In this post, selectivity % refers to how much of the dataset remains relevant after the scalar portion of the query constrains the search space. Lower selectivity means a narrower slice of the dataset qualifies, which in turn reduces the amount of vector work the system must perform.
Build Performance
In an internal build benchmark, CVI was able to build an index on 1 billion 128-dimensional vectors in 7 hours. This demonstrates the indexing architecture and use of modern hardware.Â
The build performance was measured on the following infrastructure:
Processor: 32-core AMD-EPYC-7643
Memory: 128GB RAM
Storage: Samsung PM1743 Enterprise SSD 15.36TB
Dataset: SIFT benchmark data
This shows that indexing billions of vectors for production workloads is practical.
Query Performance: Speed and Precision Combined
CVI provides query performance with high recall.
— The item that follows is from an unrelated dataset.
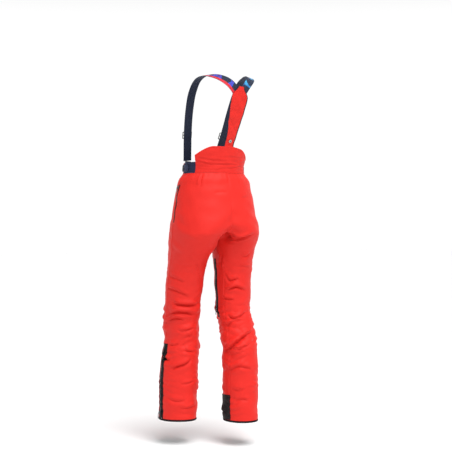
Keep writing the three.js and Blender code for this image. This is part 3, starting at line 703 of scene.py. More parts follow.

Using the 100M SIFT dataset with SQ8 quantization and one leading scalar field, CVI achieved 75% recall@10 across various selectivity percentages, with measured throughput and latency characteristics.
Throughput improves as selectivity narrows

The throughput and latency curves tell the same story from two angles. Narrower scalar constraints reduce the amount of work flowing through the execution path, which improves both system throughput and tail behavior. For applications that naturally include hard constraints such as category, brand, tenant, region, language, or compliance boundary this behavior is exactly where Composite Vector Indexes become compelling.
Test Setup
Definition
|
1 |
CREATE INDEX `vector-idx` on `bucket-1`.`_default`.`_default` (scalar, emb Vector) WITH {'dimension':128, 'similarity':'L2', 'description':'IVF,SQ8'} |
Query
|
1 2 3 4 |
SELECT meta().id FROM `bucket-1`.`_default`.`_default` WHERE scalar = 'eligible' ORDER BY ANN_DISTANCE(emb, , 'L2', ) LIMIT 10 |
The scalar field is populated in the data as needed for the selectivity and <nprobes> is adjusted to get expected recall.
Why the Curves Look This Way
CVI’s performance is influenced by several architectural features:
- Order-aware scanning
- CVI uses an order-aware scan pipeline that leverages scalar predicates combined with vector similarity search, enabling efficient access patterns and minimizing I/O operations.
- Parallel processing architecture
- The system uses parallelism across centroids, allowing multiple scan workers to operate concurrently on different partitions of the vector space.
- SIMD-accelerated distance computation
- CVI uses SIMD operations through the FAISS library to accelerate similarity evaluations and minimize computational overhead.
- HNSW routing layer
- The Hierarchical Navigable Small World (HNSW) routing layer enables identification of relevant centroids, reducing the search space.
Example Applications
CVI’s performance characteristics are applicable to a range of use cases:
- E-commerce and product recommendations
- Product similarity search with price, brand, and category filters
- Content discovery and search
- Document and media similarity search with metadata constraints
- Fraud detection and risk assessment
- Anomaly detection in transaction patterns with temporal constraints
- Personalized marketing
- Customer segmentation and targeted recommendations
Conclusion
The first three parts of this series explained why Composite Vector Indexes matter, how they are implemented, and how they enable flexible ORDER BY pushdown for mixed scalar-plus-vector queries. This final part shows the performance payoff of that design.
On the 100M SIFT benchmark with SQ8 quantization, throughput increased from 800 QPS at 100% selectivity to 2853 QPS at 1% selectivity, while p95 latency improved from 66 ms to 17 ms. In a separate internal build benchmark, Composite Vector Indexes built an index over 1 billion 128-dimensional vectors in about 7 hours on modern commodity server hardware.
For filtered ANN workloads, that is the core value proposition of Composite Vector Indexes: they let applications combine scalar constraints and semantic similarity in one index structure, while still delivering strong throughput and low tail latency at scale.